▶ [TASK STATEMENT]
The data below needs to be returned exactly, line for line.

= = = =

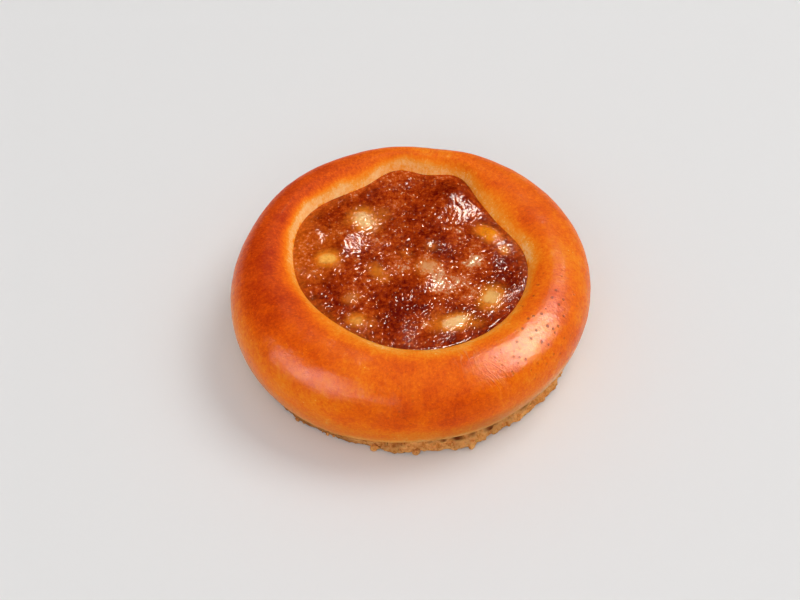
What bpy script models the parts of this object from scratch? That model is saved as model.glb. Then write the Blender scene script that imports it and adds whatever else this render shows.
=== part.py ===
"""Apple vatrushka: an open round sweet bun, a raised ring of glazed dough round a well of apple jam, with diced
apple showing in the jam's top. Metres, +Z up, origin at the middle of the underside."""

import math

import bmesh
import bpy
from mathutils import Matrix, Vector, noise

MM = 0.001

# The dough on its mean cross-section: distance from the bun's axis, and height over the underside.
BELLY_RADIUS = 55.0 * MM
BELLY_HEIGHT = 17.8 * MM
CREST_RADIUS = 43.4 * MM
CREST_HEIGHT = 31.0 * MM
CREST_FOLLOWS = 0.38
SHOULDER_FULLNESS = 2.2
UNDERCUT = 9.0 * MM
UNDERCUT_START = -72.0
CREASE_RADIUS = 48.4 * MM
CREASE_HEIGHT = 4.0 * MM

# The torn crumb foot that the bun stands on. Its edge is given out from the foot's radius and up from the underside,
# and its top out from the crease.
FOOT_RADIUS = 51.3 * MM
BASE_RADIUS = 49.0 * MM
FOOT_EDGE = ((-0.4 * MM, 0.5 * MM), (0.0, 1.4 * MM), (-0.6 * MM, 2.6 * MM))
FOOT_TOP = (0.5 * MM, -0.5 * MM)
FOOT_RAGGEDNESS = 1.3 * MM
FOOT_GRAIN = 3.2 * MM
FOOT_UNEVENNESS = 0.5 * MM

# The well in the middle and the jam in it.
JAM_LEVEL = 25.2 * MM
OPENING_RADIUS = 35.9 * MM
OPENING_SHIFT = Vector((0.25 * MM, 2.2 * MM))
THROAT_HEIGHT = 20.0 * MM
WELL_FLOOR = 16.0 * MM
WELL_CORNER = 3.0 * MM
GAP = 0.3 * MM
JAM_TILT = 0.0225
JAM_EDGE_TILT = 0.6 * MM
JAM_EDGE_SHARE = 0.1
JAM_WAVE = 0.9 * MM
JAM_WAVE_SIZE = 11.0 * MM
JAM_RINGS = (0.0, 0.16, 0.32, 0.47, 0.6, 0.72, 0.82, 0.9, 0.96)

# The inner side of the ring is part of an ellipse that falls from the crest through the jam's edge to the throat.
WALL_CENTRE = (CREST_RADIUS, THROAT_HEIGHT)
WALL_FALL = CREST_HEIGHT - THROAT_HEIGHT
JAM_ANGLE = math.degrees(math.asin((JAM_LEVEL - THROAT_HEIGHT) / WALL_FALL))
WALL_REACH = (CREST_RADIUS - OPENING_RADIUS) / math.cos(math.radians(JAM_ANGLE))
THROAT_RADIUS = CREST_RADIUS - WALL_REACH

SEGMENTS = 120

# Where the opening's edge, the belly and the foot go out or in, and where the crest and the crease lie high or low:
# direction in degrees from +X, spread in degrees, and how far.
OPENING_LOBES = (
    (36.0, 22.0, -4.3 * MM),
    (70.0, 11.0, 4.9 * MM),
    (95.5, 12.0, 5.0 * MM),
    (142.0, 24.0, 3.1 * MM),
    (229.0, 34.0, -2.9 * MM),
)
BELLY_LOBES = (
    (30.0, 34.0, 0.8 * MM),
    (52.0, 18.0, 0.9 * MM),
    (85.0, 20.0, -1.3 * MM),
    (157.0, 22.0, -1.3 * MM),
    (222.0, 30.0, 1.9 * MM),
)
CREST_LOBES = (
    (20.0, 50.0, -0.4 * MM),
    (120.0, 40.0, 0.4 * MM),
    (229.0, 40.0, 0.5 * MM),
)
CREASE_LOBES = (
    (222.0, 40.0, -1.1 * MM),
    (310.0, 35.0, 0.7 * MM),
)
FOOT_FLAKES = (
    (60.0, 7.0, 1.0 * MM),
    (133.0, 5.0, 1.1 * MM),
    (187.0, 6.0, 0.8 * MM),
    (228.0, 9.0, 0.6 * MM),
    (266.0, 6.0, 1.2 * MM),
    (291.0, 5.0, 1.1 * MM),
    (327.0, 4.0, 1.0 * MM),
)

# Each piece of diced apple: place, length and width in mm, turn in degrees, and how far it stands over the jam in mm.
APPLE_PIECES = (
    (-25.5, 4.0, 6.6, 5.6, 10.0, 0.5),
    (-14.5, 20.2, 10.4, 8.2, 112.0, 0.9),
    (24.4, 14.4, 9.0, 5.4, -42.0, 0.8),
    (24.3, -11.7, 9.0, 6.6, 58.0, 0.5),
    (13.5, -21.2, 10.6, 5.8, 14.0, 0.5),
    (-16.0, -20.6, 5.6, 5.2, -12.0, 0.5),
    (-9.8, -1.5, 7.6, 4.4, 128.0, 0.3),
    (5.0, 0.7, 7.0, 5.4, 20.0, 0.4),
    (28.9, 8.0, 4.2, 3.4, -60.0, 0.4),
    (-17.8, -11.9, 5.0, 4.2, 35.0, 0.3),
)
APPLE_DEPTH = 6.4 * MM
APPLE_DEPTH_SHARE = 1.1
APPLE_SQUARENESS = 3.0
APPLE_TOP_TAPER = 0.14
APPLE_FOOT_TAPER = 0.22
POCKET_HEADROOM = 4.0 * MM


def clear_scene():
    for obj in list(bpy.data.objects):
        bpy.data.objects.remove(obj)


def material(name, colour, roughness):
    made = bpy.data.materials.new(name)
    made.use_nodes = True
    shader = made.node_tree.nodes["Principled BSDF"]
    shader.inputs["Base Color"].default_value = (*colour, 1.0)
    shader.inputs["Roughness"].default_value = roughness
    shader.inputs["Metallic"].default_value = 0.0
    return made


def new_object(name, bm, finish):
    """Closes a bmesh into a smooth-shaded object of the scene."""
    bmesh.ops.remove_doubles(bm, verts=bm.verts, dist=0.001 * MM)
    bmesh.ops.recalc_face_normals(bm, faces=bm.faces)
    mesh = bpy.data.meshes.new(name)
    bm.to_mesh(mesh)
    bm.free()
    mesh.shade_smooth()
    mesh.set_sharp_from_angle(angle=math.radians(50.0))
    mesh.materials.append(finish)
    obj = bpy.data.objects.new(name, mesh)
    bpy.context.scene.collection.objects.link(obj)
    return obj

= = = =

▶ [OUTPUT OF THE TASK]
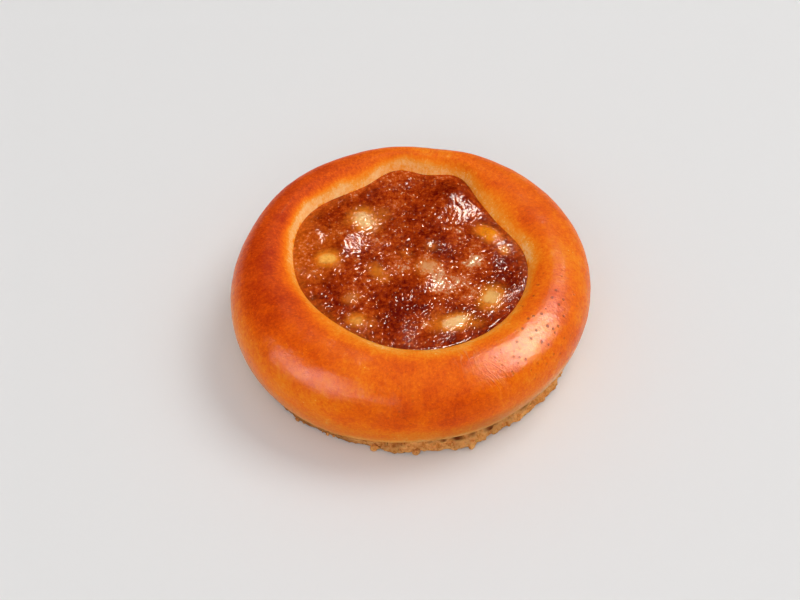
What bpy script models the parts of this object from scratch? That model is saved as model.glb. Then write the Blender scene script that imports it and adds whatever else this render shows.
=== part.py ===
"""Apple vatrushka: an open round sweet bun, a raised ring of glazed dough round a well of apple jam, with diced
apple showing in the jam's top. Metres, +Z up, origin at the middle of the underside."""

import math

import bmesh
import bpy
from mathutils import Matrix, Vector, noise

MM = 0.001

# The dough on its mean cross-section: distance from the bun's axis, and height over the underside.
BELLY_RADIUS = 55.0 * MM
BELLY_HEIGHT = 17.8 * MM
CREST_RADIUS = 43.4 * MM
CREST_HEIGHT = 31.0 * MM
CREST_FOLLOWS = 0.38
SHOULDER_FULLNESS = 2.2
UNDERCUT = 9.0 * MM
UNDERCUT_START = -72.0
CREASE_RADIUS = 48.4 * MM
CREASE_HEIGHT = 4.0 * MM

# The torn crumb foot that the bun stands on. Its edge is given out from the foot's radius and up from the underside,
# and its top out from the crease.
FOOT_RADIUS = 51.3 * MM
BASE_RADIUS = 49.0 * MM
FOOT_EDGE = ((-0.4 * MM, 0.5 * MM), (0.0, 1.4 * MM), (-0.6 * MM, 2.6 * MM))
FOOT_TOP = (0.5 * MM, -0.5 * MM)
FOOT_RAGGEDNESS = 1.3 * MM
FOOT_GRAIN = 3.2 * MM
FOOT_UNEVENNESS = 0.5 * MM

# The well in the middle and the jam in it.
JAM_LEVEL = 25.2 * MM
OPENING_RADIUS = 35.9 * MM
OPENING_SHIFT = Vector((0.25 * MM, 2.2 * MM))
THROAT_HEIGHT = 20.0 * MM
WELL_FLOOR = 16.0 * MM
WELL_CORNER = 3.0 * MM
GAP = 0.3 * MM
JAM_TILT = 0.0225
JAM_EDGE_TILT = 0.6 * MM
JAM_EDGE_SHARE = 0.1
JAM_WAVE = 0.9 * MM
JAM_WAVE_SIZE = 11.0 * MM
JAM_RINGS = (0.0, 0.16, 0.32, 0.47, 0.6, 0.72, 0.82, 0.9, 0.96)

# The inner side of the ring is part of an ellipse that falls from the crest through the jam's edge to the throat.
WALL_CENTRE = (CREST_RADIUS, THROAT_HEIGHT)
WALL_FALL = CREST_HEIGHT - THROAT_HEIGHT
JAM_ANGLE = math.degrees(math.asin((JAM_LEVEL - THROAT_HEIGHT) / WALL_FALL))
WALL_REACH = (CREST_RADIUS - OPENING_RADIUS) / math.cos(math.radians(JAM_ANGLE))
THROAT_RADIUS = CREST_RADIUS - WALL_REACH

SEGMENTS = 120

# Where the opening's edge, the belly and the foot go out or in, and where the crest and the crease lie high or low:
# direction in degrees from +X, spread in degrees, and how far.
OPENING_LOBES = (
    (36.0, 22.0, -4.3 * MM),
    (70.0, 11.0, 4.9 * MM),
    (95.5, 12.0, 5.0 * MM),
    (142.0, 24.0, 3.1 * MM),
    (229.0, 34.0, -2.9 * MM),
)
BELLY_LOBES = (
    (30.0, 34.0, 0.8 * MM),
    (52.0, 18.0, 0.9 * MM),
    (85.0, 20.0, -1.3 * MM),
    (157.0, 22.0, -1.3 * MM),
    (222.0, 30.0, 1.9 * MM),
)
CREST_LOBES = (
    (20.0, 50.0, -0.4 * MM),
    (120.0, 40.0, 0.4 * MM),
    (229.0, 40.0, 0.5 * MM),
)
CREASE_LOBES = (
    (222.0, 40.0, -1.1 * MM),
    (310.0, 35.0, 0.7 * MM),
)
FOOT_FLAKES = (
    (60.0, 7.0, 1.0 * MM),
    (133.0, 5.0, 1.1 * MM),
    (187.0, 6.0, 0.8 * MM),
    (228.0, 9.0, 0.6 * MM),
    (266.0, 6.0, 1.2 * MM),
    (291.0, 5.0, 1.1 * MM),
    (327.0, 4.0, 1.0 * MM),
)

# Each piece of diced apple: place, length and width in mm, turn in degrees, and how far it stands over the jam in mm.
APPLE_PIECES = (
    (-25.5, 4.0, 6.6, 5.6, 10.0, 0.5),
    (-14.5, 20.2, 10.4, 8.2, 112.0, 0.9),
    (24.4, 14.4, 9.0, 5.4, -42.0, 0.8),
    (24.3, -11.7, 9.0, 6.6, 58.0, 0.5),
    (13.5, -21.2, 10.6, 5.8, 14.0, 0.5),
    (-16.0, -20.6, 5.6, 5.2, -12.0, 0.5),
    (-9.8, -1.5, 7.6, 4.4, 128.0, 0.3),
    (5.0, 0.7, 7.0, 5.4, 20.0, 0.4),
    (28.9, 8.0, 4.2, 3.4, -60.0, 0.4),
    (-17.8, -11.9, 5.0, 4.2, 35.0, 0.3),
)
APPLE_DEPTH = 6.4 * MM
APPLE_DEPTH_SHARE = 1.1
APPLE_SQUARENESS = 3.0
APPLE_TOP_TAPER = 0.14
APPLE_FOOT_TAPER = 0.22
POCKET_HEADROOM = 4.0 * MM


def clear_scene():
    for obj in list(bpy.data.objects):
        bpy.data.objects.remove(obj)


def material(name, colour, roughness):
    made = bpy.data.materials.new(name)
    made.use_nodes = True
    shader = made.node_tree.nodes["Principled BSDF"]
    shader.inputs["Base Color"].default_value = (*colour, 1.0)
    shader.inputs["Roughness"].default_value = roughness
    shader.inputs["Metallic"].default_value = 0.0
    return made


def new_object(name, bm, finish):
    """Closes a bmesh into a smooth-shaded object of the scene."""
    bmesh.ops.remove_doubles(bm, verts=bm.verts, dist=0.001 * MM)
    bmesh.ops.recalc_face_normals(bm, faces=bm.faces)
    mesh = bpy.data.meshes.new(name)
    bm.to_mesh(mesh)
    bm.free()
    mesh.shade_smooth()
    mesh.set_sharp_from_angle(angle=math.radians(50.0))
    mesh.materials.append(finish)
    obj = bpy.data.objects.new(name, mesh)
    bpy.context.scene.collection.objects.link(obj)
    return obj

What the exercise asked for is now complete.